Chapter 5, set in 1970, takes the reader to Medellín and the Coltejer International Biennial. Here, Reyes introduces González’s mobiliario, “milestones of Latin American art today” (183) finding that González’s Almost Still Life—her entry to the competition—was largely ignored by the critics. The work consists of a metal bed frame with a painting of the Fallen Lord of Monserrate in lieu of a mattress. As the author argues, the biennial was conceived as an effort to modernize and internationalize the artistic scene in Colombia, and González’s work fit poorly within this agenda: the choice of a local religious image and a cheap metal bed made by local artisans could not speak to an international audience. Instead, González chose to operate within a “strategic provincialism” that critically engaged with the realities of so-called third-world countries. Ultimately, as Reyes carefully argues, the Colombian artist inserted herself within discourses of identity, the local versus the international, and lo nuestro, which were in vogue among art critics and historians of the 1970s in the region. “In this light, González served as a key player in the rise of Latin American regionalism as a form of anti-U.S. imperialism during the Cold War” (219).
The book closes with an epilogue, which touches upon González’s career after 1985 when Colombian political realities could no longer be the subject of humor and laughter. After this period, the artist’s work deals with the realities of violence, forced migration, and death, among other topics.
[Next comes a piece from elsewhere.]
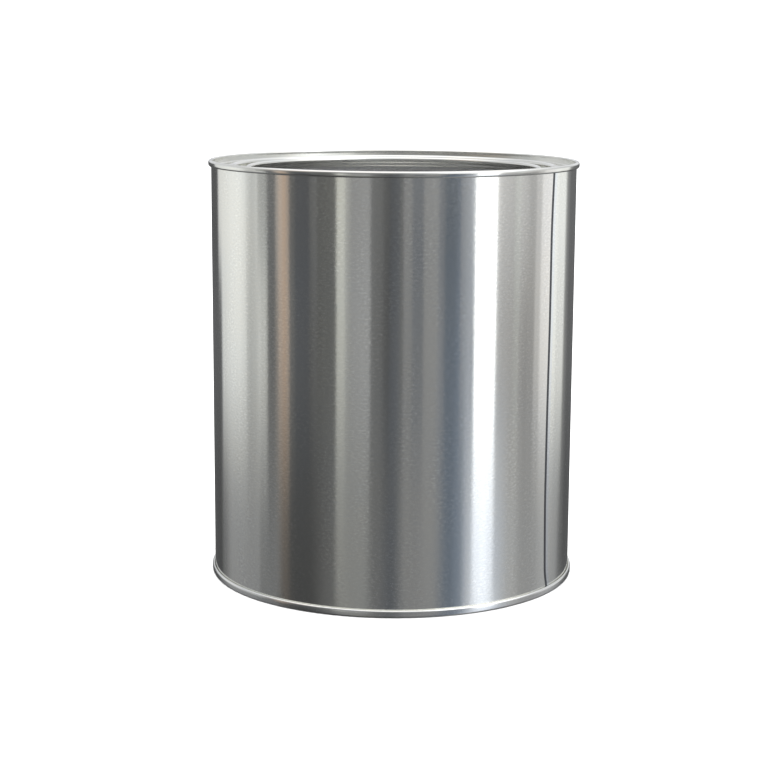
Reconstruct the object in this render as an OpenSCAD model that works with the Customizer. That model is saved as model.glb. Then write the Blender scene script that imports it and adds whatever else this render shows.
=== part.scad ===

The Politics of Taste is a fun read. Here, Reyes examines Colombia’s many layered realities through different lenses, including class distinctions, gender inequalities, social and political circumstances, and patrimonial values. However, what is missing is a more critical interrogation of the artist’s own agency and subjectivity. For instance, Reyes could have questioned the inherent contradictions of an upper-class artist dealing with lowbrow and popular subject matter. Although she notes the condescension and patronizing attitudes of critics and audiences when confronted with González’s popular subjects, she does not apply the same scrutiny to the artist. I wonder if this same condescension transpired in González’s use and appropriation of el pueblo (the people) in her art. Similarly, Reyes doesn’t give much attention to González’s experience as a female artist in a traditionally patriarchal society. The author rightfully claims that the artist dealt with the issue of gender in many of her works, but she does not delve into the ways in which González herself, as a woman, confronted the still highly macho world of Colombia and the demands put forward by the nascent feminist movement during the 1960s and 1970s in the country. However, these omissions can also be viewed as opportunities: Reyes’s book opens many new doors and avenues for the study of postwar Colombian and Latin American art and leaves the reader eager for more.